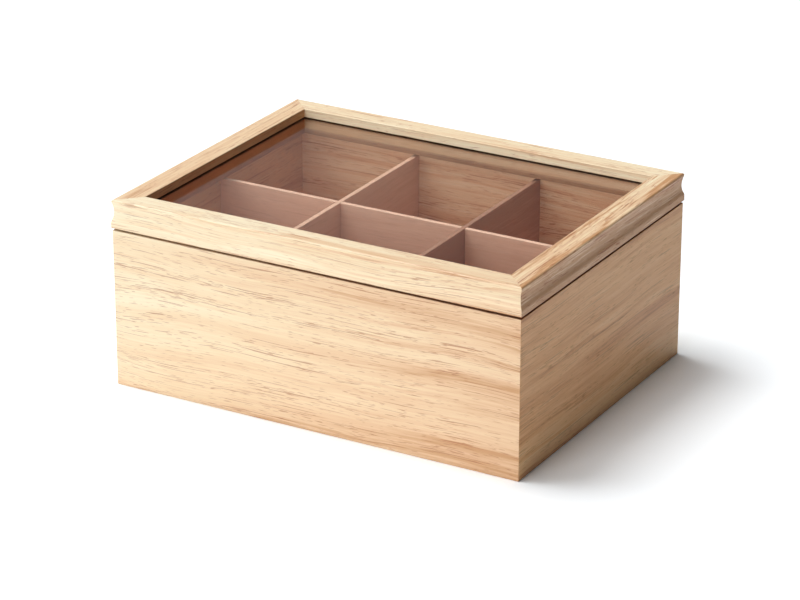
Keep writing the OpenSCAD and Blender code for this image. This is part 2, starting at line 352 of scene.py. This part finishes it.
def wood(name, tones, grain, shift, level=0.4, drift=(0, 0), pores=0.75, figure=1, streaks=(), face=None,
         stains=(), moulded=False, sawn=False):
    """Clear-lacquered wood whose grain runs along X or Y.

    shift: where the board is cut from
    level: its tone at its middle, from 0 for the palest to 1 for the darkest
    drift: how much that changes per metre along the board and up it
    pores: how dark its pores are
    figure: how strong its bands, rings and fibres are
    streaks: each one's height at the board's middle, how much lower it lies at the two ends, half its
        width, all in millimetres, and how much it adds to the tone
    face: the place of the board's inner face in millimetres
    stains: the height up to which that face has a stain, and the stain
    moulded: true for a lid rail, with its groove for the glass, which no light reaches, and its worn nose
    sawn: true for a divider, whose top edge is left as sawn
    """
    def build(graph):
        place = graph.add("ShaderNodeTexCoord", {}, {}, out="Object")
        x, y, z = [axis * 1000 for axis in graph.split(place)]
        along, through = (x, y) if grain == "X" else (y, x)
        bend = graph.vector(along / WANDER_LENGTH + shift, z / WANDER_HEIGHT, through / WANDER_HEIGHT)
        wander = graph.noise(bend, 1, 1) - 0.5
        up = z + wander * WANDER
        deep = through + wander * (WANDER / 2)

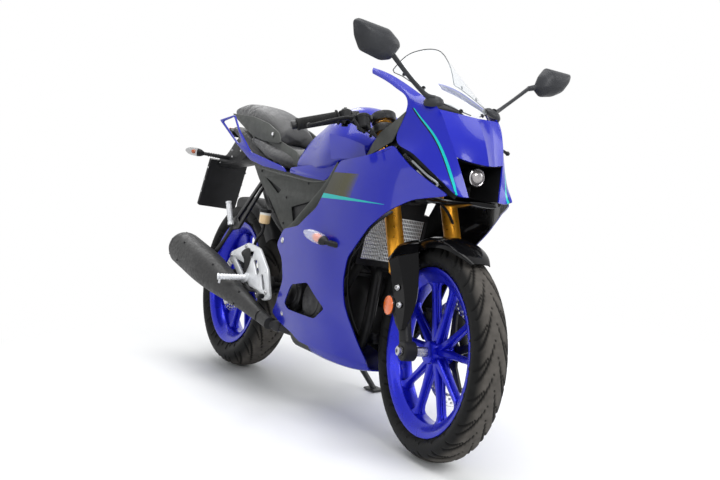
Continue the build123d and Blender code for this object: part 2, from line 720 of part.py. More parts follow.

* _Prompt_
Go through the listing above and pull out each line containing the word "from".

* _Worked answer_
    shift: where the board is cut from
    level: its tone at its middle, from 0 for the palest to 1 for the darkest
Continue the build123d and Blender code for this object: part 2, from line 720 of part.py. More parts follow.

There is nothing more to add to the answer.